生配信をしてみたり、はてなブログを書いてみたり、人生のサビ4小節程度を浪費していた。その迷走の果て、行き着いたのはなぜか水泳だった。あまりに退屈すぎて「もう泳ぐしかなさそうだ」となったのだ。こんな文章を読んでいるぐらいだから、きっと皆さんもインドアの人たちなんでしょうが、僕もそうだ。運動なんて全くせず、水泳は25mは泳げた記憶がある程度だった。そんな僕が自らアマゾンで水着やゴーグルを買うほどのことだったので今思えば相当思考が参っていたと察せる。
夜に車で30分かけて、僻地特有の「こんな施設建てるお金どこにあったの!?」というほど立派な温水プールへと毎週金曜日に向かっていた。

利用料は300円。ロビーでは、県民SHOW風に言うと、「僻地マダム」が作ったであろう、手芸品等が乱雑に売られている。こういう空いたスペースは何にでも使うところは本当に僻地だなと思う。施設はきれいとはいえ、そこそこ古くもあるため、更衣室には冬なのに虫がいる。某不人気ナンバーワンのカサカサ虫がいた。「あー!気持ち悪いよー!せっかく虫が出るならクワガタが出ろよ!」と思った。更衣室を出るとカブトムシが死んでいた。惜しい。
プールは25m×5レーンぐらいあり、その横には歩き専用のレーンも用意されていた。プールの中を歩くだけでも相当運動になるらしい。ピチピチギャルやムキムキメンズがいるわけもなく、僕の他には老夫婦が1組だけだった。場内には悲しいほど昭和歌謡が流れていた。これがナイトプールだ。

しばらく泳いだあと、老夫婦が話しかけてきた。

老夫婦「こんな時間に珍しいですね。地元の方ですか?」(以下丁寧な標準語訳)

私はこの時、瞬間的に、嘘をつこう!と思った。

「いいえ、昨年仕事でこちらに来ました。ですが、体調を崩してしまい、日中は家から出られなくなってしまいました。それで今日は2ヶ月ぶりに家から出て、運動をしてみようと思ったわけです。しかしなかなか体が動きませんね」

なぜ嘘をついたのかははっきりと覚えている。
刺激の押し売りだった。
こんな僻地に住んでいては自分も含めてエンタメが不足しすぎていると思っていたからだ。余計なお世話かもしれないが、少しでも華やかな交流ができればと思って嘘をついた。「なぜプールに?」の答えは「気まぐれ」の一言で終わる。それではあまりに味気ないではないか。
「いい天気ですね」に「そうですね」だけで終わらせるのではなく、「でも来週はしばらく雨だそうですよ」と新しい情報を追加して会話を少しでも広げるような、言うなれば度を越した社交辞令の気持ちで嘘をついた。

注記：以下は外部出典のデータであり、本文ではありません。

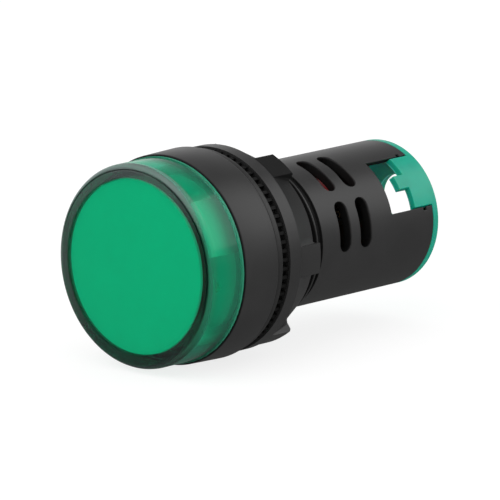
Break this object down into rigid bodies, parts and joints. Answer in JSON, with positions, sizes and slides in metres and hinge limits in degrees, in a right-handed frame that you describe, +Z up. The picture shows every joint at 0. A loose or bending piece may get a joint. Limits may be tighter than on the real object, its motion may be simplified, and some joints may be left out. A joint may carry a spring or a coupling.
{
  "type": "panel pilot light",
  "caption": "Round LED pilot light for a 22 mm panel hole: green lens, black head and threaded barrel, lugged nut, vented body and green terminal cap.",
  "frame": {"origin": "on the axis at the gasket's rear face, where the panel's front surface seats", "axes": "+Y along the barrel, from the panel's front to its back; +Z up; one wire window faces 53.2 degrees from +Z towards +X"},
  "size_m": [0.0296, 0.0524, 0.0296],
  "materials": {
    "black_plastic": "satin moulded",
    "black_rubber": "matte",
    "nut_plastic": "satin moulded",
    "lens_green": "clear polished",
    "diffuser_green": "frosted behind a clear face",
    "white_plastic": "smooth",
    "lamp_board": "solder mask",
    "lamp_green": "clear tinted",
    "tinned_metal": "tinned",
    "circuit_board": "laminate",
    "capacitor_red": "dipped",
    "capacitor_black": "sleeved",
    "component_black": "moulded",
    "resistor_blue": "lacquered",
    "terminal_green": "smooth",
    "plate_brass": "stamped",
    "plated_steel": "nickel plated",
    "cap_green": "smooth"
  },
  "bodies": {
    "housing": {"housing": "black_plastic", "gasket": "black_rubber", "lens_cap": "lens_green", "diffuser_disc": "diffuser_green", "led_carrier": "white_plastic", "led_board": "lamp_board", "leds": "lamp_green", "link_pins": "tinned_metal", "driver_board": "circuit_board", "film_capacitor": "capacitor_red", "electrolytic_capacitor": "capacitor_black", "bridge_rectifier": "component_black", "dropper_resistors": "resistor_blue", "terminal_block": "terminal_green", "contact_plate_1": "plate_brass", "contact_plate_2": "plate_brass"},
    "nut": {"mounting_nut": "nut_plastic"},
    "rear_cap": {"rear_cap": "cap_green"},
    "screw_1": {"terminal_screw_1": "plated_steel", "clamp_washer_1": "plated_steel"},
    "screw_2": {"terminal_screw_2": "plated_steel", "clamp_washer_2": "plated_steel"}
  },
  "joints": [
    {"name": "nut_slide", "type": "slide", "parent": "housing", "child": "nut", "axis": [0, 1, 0], "range_m": [0, 0.04]},
    {"name": "rear_cap_slide", "type": "slide", "parent": "housing", "child": "rear_cap", "axis": [0, 1, 0], "range_m": [0, 0.012]},
    {"name": "terminal_screw_1", "type": "slide", "parent": "housing", "child": "screw_1", "axis": [0, 1, 0], "range_m": [0, 0.0022]},
    {"name": "terminal_screw_2", "type": "slide", "parent": "housing", "child": "screw_2", "axis": [0, 1, 0], "range_m": [0, 0.0022]}
  ]
}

「そうですか、大変でしたね。よければ明日、我が家で食事会をするのですが、ご一緒にどうですか?」


出たぞ出たぞ、僻地が出たぞ。
すぐ誘ってくるのは僻地特有でもあるが、それ以上に、僕の老人ウケが良すぎるのもある。氷川きよし?純烈?tenngumanです。
去年も初対面の頑固なおばあちゃんに「あんたは優しい目をしておる…」と主人公みたいなことを言われたのが結構嬉しかった。

しかし、誘われてしまうといろいろと不都合だった。 
「すみません、明日は仕事で大阪に…」
嘘。

気まずさにすぐプールを出るのも分かり易すぎるので、それから20分ほど泳いでプールを出た。急ぎすぎて生乾きの髪が寒空で凍るような感覚と共にぼんやりと罪悪感が襲ってくる。嘘の設定で話したこと、誘いを嘘で断ったこと。もやもやと続く罪悪感で浅い眠りを過ごし、翌早朝、僕は車を走らせた。


「〇〇にまた来てね!」

質の微妙なゆるキャラが観光客向けに看板の中で惜別ワードを語っている。こちらは、空港。嘘に耐えられなくなった結果、大阪に行くことにした。当然仕事ではない。

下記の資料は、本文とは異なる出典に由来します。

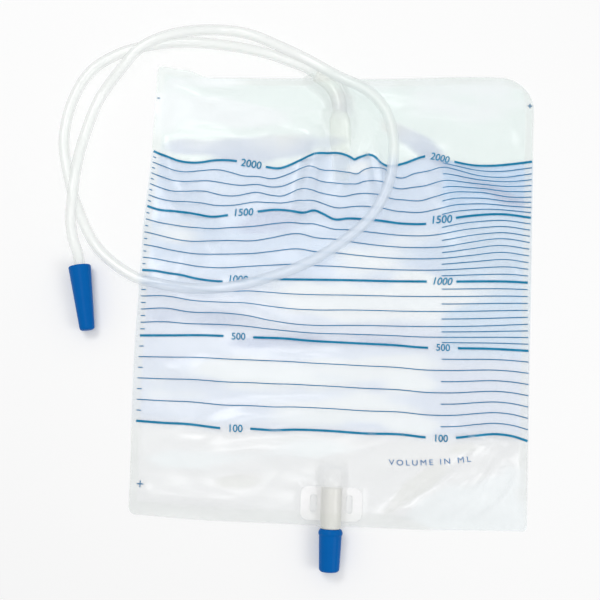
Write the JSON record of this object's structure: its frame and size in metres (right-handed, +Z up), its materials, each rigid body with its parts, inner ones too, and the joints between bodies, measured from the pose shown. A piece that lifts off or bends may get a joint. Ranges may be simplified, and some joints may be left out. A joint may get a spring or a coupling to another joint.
{
  "type": "urine drainage bag",
  "caption": "Flat drainage bag of welded film with a blue volume scale, a long looped inlet tube with a capped stepped connector, and a capped bottom outlet.",
  "frame": {"origin": "centre of the bag's underside, which lies on Z = 0", "axes": "+Y from the outlet in the bottom seam to the inlet in the top seam, +X across the printed face to its right, +Z up from the surface it lies on"},
  "size_m": [0.3217, 0.3618, 0.0191],
  "materials": {
    "back_film": "soft white translucent film",
    "front_film": "clear glossy film with a blue printed scale",
    "soft_port": "soft translucent moulding",
    "valve": "thin translucent sleeve",
    "clear_tube": "clear soft tubing",
    "connector": "clear rigid moulding",
    "blue_cap": "semi-matte blue moulding"
  },
  "bodies": {
    "bag": {"back_film": "back_film", "front_film": "front_film", "outlet_port": "soft_port", "inlet_port": "soft_port", "non_return_valve": "valve", "inlet_tube": "clear_tube", "catheter_connector": "connector"},
    "outlet_cap": {"outlet_cap": "blue_cap"},
    "connector_cap": {"connector_cap": "blue_cap"}
  },
  "joints": [
    {"name": "outlet_cap_pull", "type": "slide", "parent": "bag", "child": "outlet_cap", "axis": [0, -1, 0], "range_m": [0, 0.035]},
    {"name": "connector_cap_pull", "type": "slide", "parent": "bag", "child": "connector_cap", "axis": [0.1857, -0.9826, 0], "range_m": [0, 0.045]}
  ]
}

半日ぐらい費やして辿り着いた瞬間にもう目的は達成した。嘘じゃなくなった。
それにしてもすごい人の量だ。サムライマックのチーズみたいにどこから見てもびっしりと人で溢れている。airpodsを外してあえて喧騒の中でたこ焼きを食べてみた。数時間前までは耳がキーンと聞こえるほど死んだような町にいたのに、人はまだ地球にいたのだという気持ちになった。

次にあの老夫婦に会ったらあのナイトプールで教えてやろう。
まだ人はいたのだと。
嘘ではない、本当のことを。

その後何度かプールへ通ったがあの老夫婦と会うことはなかった。そして何年かして僕もあの僻地を出た。

来月、数年ぶりにそこに行く予定を考えている。
あのプールにも寄ってみようかな。今度は会えるかもしれない。クワガタに。